Submitting to these types of categories provide another example of regional relevancy to spiders. When a search spider visits a category in an authority directory, they should trust that when they find a site in the Boston/Restaurants/Pizza category that the business is a pizza place in Boston. As long as the directory is doing it’s job properly, these types of listings provide another citation and affirmation that the site is indeed what the spiders expect it to be. I wrote about specific examples of this back in Dec ’05 on the BOTW Blog (see BOTW Blog » Blog Archive » Regional Listings and the Future of Search).

Now let’s talk about – let’s say I’m a local Real Estate or Insurance Company. What are some benefits to being listed in a regional section as opposed to a more general category?

The most obvious benefit would be the increased relevancy. If you were a real estate agent that specializes in homes on Long Island, wouldn’t you want to be listed in an area that will bring you relevant traffic? As opposed to a more general category that will bring less targeted visitors? But that relevancy is a double-edged sword. There is an inverse correlation between relevancy and volume “ you may receive less traffic from a more relevant listing, but each visitor will be more targeted and more likely to convert. And that’s what it’s really all about, isn’t it?

Additionally, by being listed within the most relevant Regional category, you get the benefit of having your listing surrounded by other relevant, high quality listings that share your geographical area. With the advances in latent semantic indexing, this should provide additional fodder for the spiders, and help with your overall online marketing.

I’ve also heard you’re going to be announcing a new service for local businesses. Anything you can tell us about?

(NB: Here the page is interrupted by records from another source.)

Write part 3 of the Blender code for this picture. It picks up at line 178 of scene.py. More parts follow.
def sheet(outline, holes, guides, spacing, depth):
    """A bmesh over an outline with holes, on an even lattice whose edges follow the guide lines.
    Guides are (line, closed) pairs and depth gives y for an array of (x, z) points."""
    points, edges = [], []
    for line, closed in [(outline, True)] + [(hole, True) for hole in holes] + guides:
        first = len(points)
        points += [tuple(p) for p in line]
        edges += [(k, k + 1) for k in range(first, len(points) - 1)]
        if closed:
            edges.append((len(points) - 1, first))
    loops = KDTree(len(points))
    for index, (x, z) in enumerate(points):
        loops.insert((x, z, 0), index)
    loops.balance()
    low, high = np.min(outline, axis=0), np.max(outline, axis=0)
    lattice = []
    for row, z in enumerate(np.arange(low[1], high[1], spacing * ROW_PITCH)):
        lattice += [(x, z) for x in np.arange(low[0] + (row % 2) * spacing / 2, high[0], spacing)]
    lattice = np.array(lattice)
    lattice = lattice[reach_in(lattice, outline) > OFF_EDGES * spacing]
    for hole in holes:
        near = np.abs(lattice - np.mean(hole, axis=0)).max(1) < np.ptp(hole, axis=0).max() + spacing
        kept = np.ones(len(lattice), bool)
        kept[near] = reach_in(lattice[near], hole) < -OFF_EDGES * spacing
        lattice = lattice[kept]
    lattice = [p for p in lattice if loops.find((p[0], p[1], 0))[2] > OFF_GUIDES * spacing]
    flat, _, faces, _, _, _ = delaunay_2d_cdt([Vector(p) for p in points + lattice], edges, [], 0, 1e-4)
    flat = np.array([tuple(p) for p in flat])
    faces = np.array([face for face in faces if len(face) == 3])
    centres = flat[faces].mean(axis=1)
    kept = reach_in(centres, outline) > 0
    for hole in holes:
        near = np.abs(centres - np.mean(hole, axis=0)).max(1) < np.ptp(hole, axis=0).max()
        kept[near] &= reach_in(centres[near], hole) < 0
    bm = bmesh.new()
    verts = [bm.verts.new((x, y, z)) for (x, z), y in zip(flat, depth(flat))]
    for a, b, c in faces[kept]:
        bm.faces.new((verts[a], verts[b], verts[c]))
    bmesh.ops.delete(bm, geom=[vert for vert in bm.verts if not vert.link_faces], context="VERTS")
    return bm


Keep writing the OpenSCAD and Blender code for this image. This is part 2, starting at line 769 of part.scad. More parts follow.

We are in the process of finalizing our latest offering, BOTW Local. As a complement to our Regional branch, the service offers brick and mortars an opportunity to get their businesses online, even if they don’t have a website. Each business will receive it’s own page on the BOTW domain where the business owner will be able to list information about their company including location, phone number, hours of operation, etc

In an effort to reach critical mass, we are providing the basic service free to all businesses. The basic service will enable business owners to provide the nuts and bolts of their entity for no cost. For business owners looking to maximize their online presence, we’ll be offering an enhanced version for a nominal fee. The enhanced version will include additional information, pictures, product offerings, and a link to the website (if applicable).

The offering will be available to brick and mortars only “ you’ll need a physical location in order to receive a page. With over 24 million businesses in the US alone, there is no shortage of opportunity. We are pretty excited about the chance to enter the market, and I’m confident that the BOTW Local offering will enhance the user experience and provide additional value to the business owner “ which is what it’s all about for us.

Let’s take a look into the future, where do you see the local search space heading?
I think local search will continue to take mind-share away from traditional print yellow pages and classified advertising, and the number of companies servicing those businesses will continue to grow. I would expect a rush of companies trying to capitalize on the surge of dollars coming into the space. The industry should see strong growth for the next five years as more businesses discover the power of local search and additional users turn to their computers to looks for businesses locally.

Moreover, as the number of computers in the average household continues to rise, eventually we’ll see mass adoption of the kitchen computer “ once that happens, it’s goodbye yellow pages.